Friday, June 11, 2021

Roman Art

 


I know what you're thinking, just what was the quality of imperial Roman art, the aesthetic sign of that civilization's soul or ethos. Good question and worth asking, not least because it's interesting in itself, and because history rhymes, we can draw lessons from it. 




That said, we don't have much pictorial art to work with, it's mostly gone because of its perishable medium, wood, parchment/vellum and other materials. Still, we have wall art, mostly from the cities entombed by Vesuvius and a few examples elsewhere, like Nero's Domus Aurea, his Golden House. What do we see?




Several dimensions of artistry, from trompe l'oeil architectural painting, to landscapes, depiction of mythic themes, portraiture, military Triumphs and more. Although Pliny decries the descent of art from realism to a kind of impressionist decadence, we're nonetheless left with the impression that Roman artists were concerned with painting things and people as they were, albeit to effect.




And what an effect it was! Heroic, mythic and classical, yes, but also garish to our eyes. They would think us bleak and starved of visual uplift, a drab, monochrome society. We would think them, I think, in bad taste. Too much bourgeois ebullience?
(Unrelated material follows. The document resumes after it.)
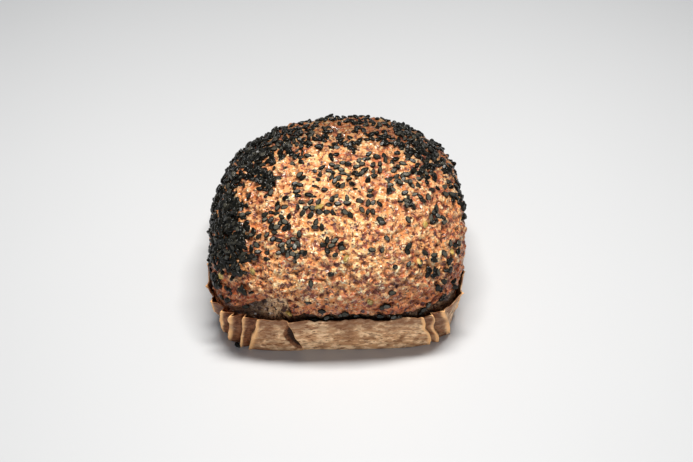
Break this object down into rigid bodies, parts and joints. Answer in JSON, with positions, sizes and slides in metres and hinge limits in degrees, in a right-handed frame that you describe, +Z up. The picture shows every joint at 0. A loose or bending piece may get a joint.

But here's the rub, the Romans, for all Pliny's criticism, produced art to please the eye and uplift the mind. We don't. Our art destroys the eye and depresses the soul. It's filth. So who's the decadent in this equation?




Your call, but don't say Rome.

SPQR,

LSP

9 comments:

  1. I leave the subject to those who better understand it. My sole venture was the mandatory college course in Art Appreciation which I barely passed.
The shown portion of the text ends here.